第三,这段描写交待了两位烈士受枪击的方向和角度:刘和珍的受创是“从背部入”,是从背后受到的打击,是在撤退中受到的打击。据朱自清先生的《执政府大屠杀记》,“到这时才有一两处的嚷声了:‘回去是不行的!’‘吉兆胡同!’‘„„’忽然队势散动了,许多人纷纷往外退走;有人连声大呼:‘大家不要走,没有什么事!’一面还扬起了手,我们清华队的指挥也扬起手叫道:‘清华的同学不要走,没有事!’这其间,人众稍稍聚拢,但立刻即又散开;清华的指挥第二次叫声刚完,我看见众人纷纷逃避时,一个卫队已装完子弹了!”学生发现了危险的苗头,纷纷散队回去了,卫队为什么还要开枪?张静淑和杨德群是同刘和珍一同撤离的,刘和珍中弹倒地,张静淑去扶她,一霎时“中了四弹”,可见弹雨之密集!杨德群又去扶刘和珍,这样她的侧面就受了枪,“弹从左肩入,穿胸偏右出”,可见开枪者是在极近的距离内自上而下开的枪,并且她紧接着又受到了致命的棍击。也就是说,从刘和珍倒地,到张静淑倒地,再到杨德群倒地,荷枪实弹的卫兵们一直在疯狂追杀,边追边开枪,瞄准的全是致命的要害部位,步步紧逼,直至可以挥起大棒的距离。置之死地而后快,对这样的弱女子下这样的毒手,不是“虐杀”是什么?这些执政府卫队的士兵真是“勇武”得很哪!

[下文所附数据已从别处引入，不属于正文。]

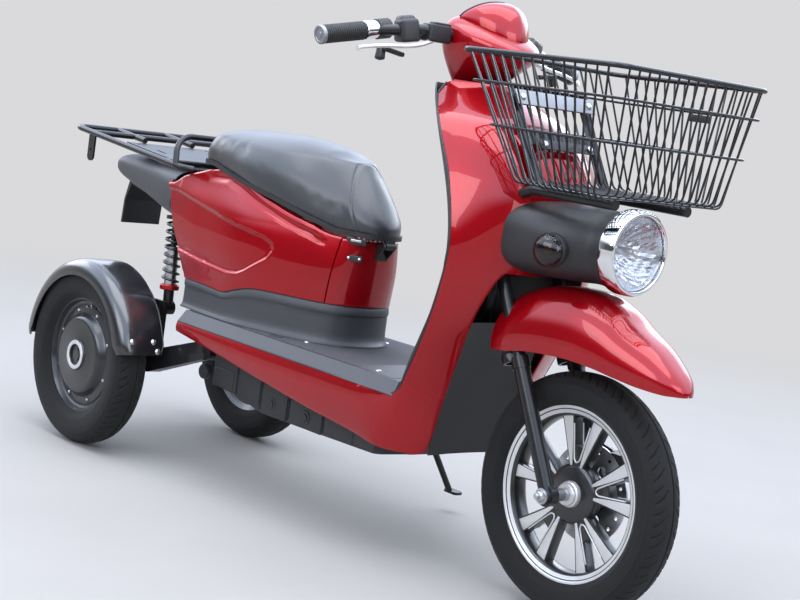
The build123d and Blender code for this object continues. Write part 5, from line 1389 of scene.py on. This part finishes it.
# %% Handlebar cowl
# columns: height, rear x, nose x, half width, how much the ring tilts up to the front
COWL = ((932, 226, 282, 35, 0), (950, 224, 300, 42, 0), (972, 218, 336, 58, 0), (994, 212, 366, 72, 0),
        (1012, 208, 386, 82, -0.03), (1028, 206, 394, 87, -0.08), (1042, 208, 392, 88, -0.14),
        (1053, 212, 386, 86, -0.19), (1062, 219, 376, 79, -0.23), (1071, 231, 360, 66, -0.27),
        (1077, 250, 336, 44, -0.30), (1080, 280, 290, 1, -0.30))
ROUND_NOSE, SQUARE_BACK = 2.1, 3.4
cowl_rows = []
for height, rear_x, nose_x, half, tilt in through(COWL, 5):
    row = []
    for k in range(73):
        angle = 2 * math.pi * (k % 72) / 72
        cos, sin = math.cos(angle), math.sin(angle)
        belly_x = rear_x + (nose_x - rear_x) * 0.40
        reach = nose_x - belly_x if cos > 0 else belly_x - rear_x
        power = 2 / (ROUND_NOSE if cos > 0 else SQUARE_BACK)
        x = belly_x + reach * math.copysign(abs(cos) ** power, cos)
        y = half * math.copysign(abs(sin) ** power, sin)
        row.append((x, y, height + tilt * (x - 284)))
    cowl_rows.append(row)
cowl = sheet_of("handlebar_cowl", cowl_rows, closed=True)
face_away(cowl, (290, 0, 1010))
thicken(cowl, 2.5, 0.5)
smooth(cowl, 45)
dress(cowl, "steering", red_paint, "red_paint", ("cowl",))

# %% Visor
FOOT_LINE = ((254, 64, 1077), (276, 65, 1071), (305, 61, 1064), (330, 53, 1056), (352, 38, 1048),
             (366, 18, 1041), (372, 0, 1038))
TOP_LINE = ((254, 64, 1081), (264, 58, 1093), (280, 46, 1106), (293, 31, 1114), (301, 15, 1117.6),
            (304, 0, 1118.6))
foot = even_points(FOOT_LINE, 26)
top_edge = even_points(TOP_LINE, 26)
visor_rows = []
for low, top in zip(foot, top_edge):
    control = (low[0] * 0.9 + top[0] * 0.1, low[1] * 1.01, top[2] - 3 + 4.5 * (1 - low[1] / 66))
    row = []
    for k in range(17):
        t = k / 16
        row.append([a * (1 - t) ** 2 + 2 * b * t * (1 - t) + c * t * t
                    for a, b, c in zip(low, control, top)])
    visor_rows.append([(x, -y, z) for x, y, z in row])
visor = sheet_of("visor", visor_rows)
face_away(visor, (290, 0, 1040))
mirrored(visor)
face_away(visor, (290, 0, 1040))
thicken(visor, 2.2, 0.6)
smooth(visor, 50)
dress(visor, "steering", red_paint, "red_paint")
edge_path = [(x, -y, z) for x, y, z in top_edge] + [(x, y, z) for x, y, z in top_edge[-2::-1]]
visor_edge = pipes("visor_edge", [edge_path], 1.9, 2)
dress(visor_edge, "steering", black_plastic, "black_plastic")

# %% Profiles of the grips
grip_profile = [(15.2, 12)]
for n in range(19):
    s = 15 + n * 4.9
    grip_profile += [(15.8, s), (17.9, s + 0.9), (18.1, s + 2.5), (17.9, s + 3.6)]
grip_profile += [(15.8, 108.4), (17.2, 108.6), (17.2, 110)]
END_CAP = ((13, 108), (17.5, 108.5), (18.6, 110.5), (18.6, 115), (17, 117), (13.5, 117), (12.5, 115.5),
           (6.5, 115.5), (5.5, 117.5), (0, 117.5))
BAND = ((15, -16), (17.4, -16), (17.8, -15), (17.8, 12), (17.4, 13), (15, 13))
collar_profile = [(14, -47)]
for n in range(5):
    s = -46 + n * 6
    collar_profile += [(18.8, s), (19.8, s + 1), (19.8, s + 4.4), (18.8, s + 5.4)]
collar_profile += [(14, -16)]
# columns: place, size, edge, turn in degrees, taper; for the left, and mirrored for the right
SWITCH_BOX = (((225, 170, 1038), (50, 42, 46), 8, (-12, 0, 18), 0.9),
              ((220, 172, 1056), (38, 36, 20), 7, (-12, 0, 18), 0.85),
              ((253, 118, 1040), (34, 52, 34), 3.5, (0, 0, 6), 0.97),
              ((255, 112, 1058), (26, 36, 7), 2.5, (0, 0, 6), 1.0),
              ((236, 238, 986), (18, 16, 26), 4, (10, -10, 0), 0.85),
              ((244, 214, 992), (14, 52, 9), 3, (8, 0, 0), 1.0))
LEVER = ((258, 132, 1024), (264, 168, 1012), (266, 205, 1005), (262, 250, 1000), (254, 285, 994),
         (249, 300, 990), (247, 306, 988))

# %% Grips, levers and switch gear
for label, side in (("right", -1), ("left", 1)):
    bar_in = Vector((192.4, side * 238, 1027))
    bar_out = Vector((186.4, side * 345, 1004))
    way = (bar_out - bar_in).normalized()
    turned_piece("grip_" + label, grip_profile, bar_in, way, 48, 50,
                 "steering", grip_rubber, "rubber", ("grips",) if side < 0 else ())
    turned_piece("grip_cap_" + label, END_CAP, bar_in, way, 48, 40, "steering", zinc, "steel")
    turned_piece("grip_band_" + label, BAND, bar_in, way, 48, 40,
                 "steering", chrome, "chrome", ("switch_gear",) if side < 0 else ())
    turned_piece("grip_collar_" + label, collar_profile, bar_in, way, 40, 40,
                 "steering", black_plastic, "black_plastic")
    parts = []
    for (x, y, z), size, edge, (about_x, about_y, about_z), taper in SWITCH_BOX:
        spin = (side * about_x, about_y, side * about_z)
        parts.append(rounded_block("switch_part", (x, side * y, z), size, edge, spin, taper))
    gear = joined("switch_box_" + label, parts)
    dress(gear, "steering", black_plastic, "black_plastic")
    lever_line = through([(x, side * y, z) for x, y, z in LEVER], 6)
    count = len(lever_line) - 1
    lever_sizes = []
    for n in range(count + 1):
        t = n / count
        ball = 4.2 * math.exp(-((t - 0.955) / 0.035) ** 2)
        lever_sizes.append((3.4 + 3.4 * (1 - t) + ball, 3.2 + 1.6 * (1 - t) + ball))
    lever_sizes[-1] = (2.5, 2.5)
    lever = limb("brake_lever_" + label, lever_line, lever_sizes)
    dress(lever, "steering", alloy, "alloy", ("levers",) if side < 0 else ())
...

第四,鲁迅先生描写的只是这场屠杀中的一个极小的角落,整个的情形又是怎样的呢?参加这次请愿的约有二千人,他们到了执政府前之后,散开在府门的小广场上,派了五位代表进府交涉,却发现府内空无一人,这明显是一个罗网,府门前布置的二百多名士兵,先是装作若无其事,突然在一声哨音的命令下开了枪,“共放了好几排枪;司令的是用警笛;警笛一鸣,便是一排枪,警笛一声接着一声,枪声就跟着密了,那警笛声甚凄厉,但有几乎一定的节拍,足见司令者的从容!后来听别的目睹者说,司令者那时还用指挥刀指示方向,总是向人多的地方射击!”(朱自清《执政府大屠杀记》)这是执政府门前小广场上的情形,那么逃出来的人就安全了吗?“卫队既在场内和门外放枪,还觉杀的不痛快,更拦着路邀击;其泄忿之道,真是无所不用其极了!区区一条生命,在他们眼里,正和一根草,一堆马粪一般,是满不在乎的!所以有些人虽幸免于枪弹,仍是被木棍,枪柄打伤,大刀砍伤。”(朱自清《执政府大屠杀记》)层层设伏,层层堵截,非要赶尽杀绝不可。
显而易见,这是段政府蓄意组织的一场谋杀,让刘和珍们“立仆”、让杨德群们“于是死掉”正是这场谋杀的最终目的。惨案发生后,段政府为开脱罪责,发布了所谓“通电”,造谣说这次惨案是李大钊等人“率领暴徒数百人,闯袭国务院,泼灌火油,抛掷炸弹,手枪木棍,丛击军警。各军警正当防御,致互有死伤。”并且煞有介事地通缉“率领暴徒”之徐谦等五人。鲁迅先生这段客观冷静的描写,以铁的事实,有力地戳穿了段政府对死难横加的种种罪名,揭露了它们凶残而卑怯的本质。